Tuesday, November 30, 2010

Yet another collapse at Pompeii!


ROME — Less than a month after Pompeii’s so-called House of Gladiators collapsed into rubble, portions of a garden wall at the nearby House of the Moralist fell down on Tuesday, prompting new calls to better safeguard the city buried by an eruption of Mount Vesuvius in 79 A.D.

Antonio Varone, Pompeii’s director of excavations, said the house – which actually consists of two adjacent abodes that belonged to two families – was in no danger.

The wall, which bordered an unexcavated area and was shored up earlier this year, had been completely rebuilt after the United States bombing of the Naples area in World War II, according to the culture ministry. Mr. Varone told the news agency ANSA that the wall had most likely succumbed to the “incredible, incessant torrential rains” that have washed over central Italy in recent days.

“These atmospheric phenomena are so unusual that they’ve even surpassed the protection that we have set into place,” he said. Pompeii officials were monitoring the areas most at risk, he said.

Demands that the Italian government take better care of its fragile archaeological sites grew after the collapse in early November of the Schola Armaturarum, whose walls were decorated with frescoes of military themes.
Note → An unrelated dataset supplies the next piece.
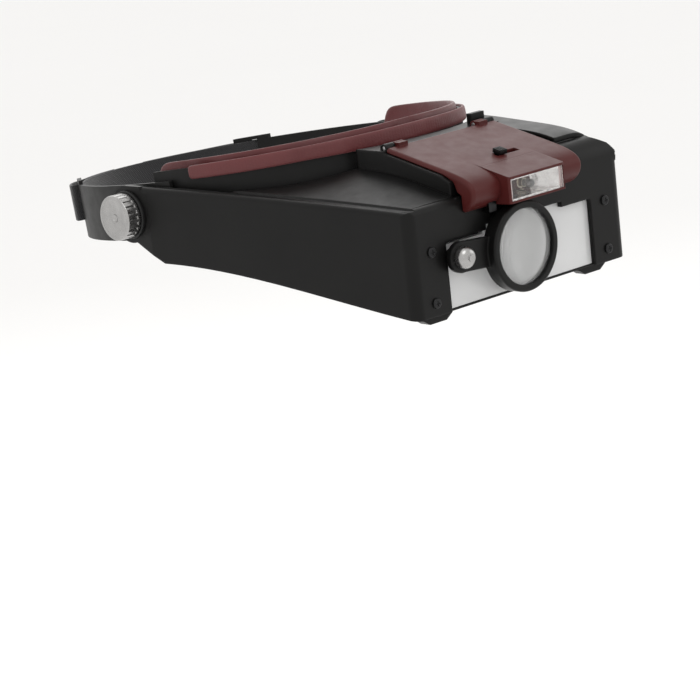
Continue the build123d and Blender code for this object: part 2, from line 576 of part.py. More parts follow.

Political opponents of the government have called for the resignation of the culture minister, Sandro Bondi, and a confidence vote is expected in December.

On Tuesday, Tsao Cevoli, president of Italy’s National Association of Archaeologists, said that the collapse of the wall was further “proof of the incompetence with which Minister Bondi and this government has handled the situation at Pompeii,” ANSA reported.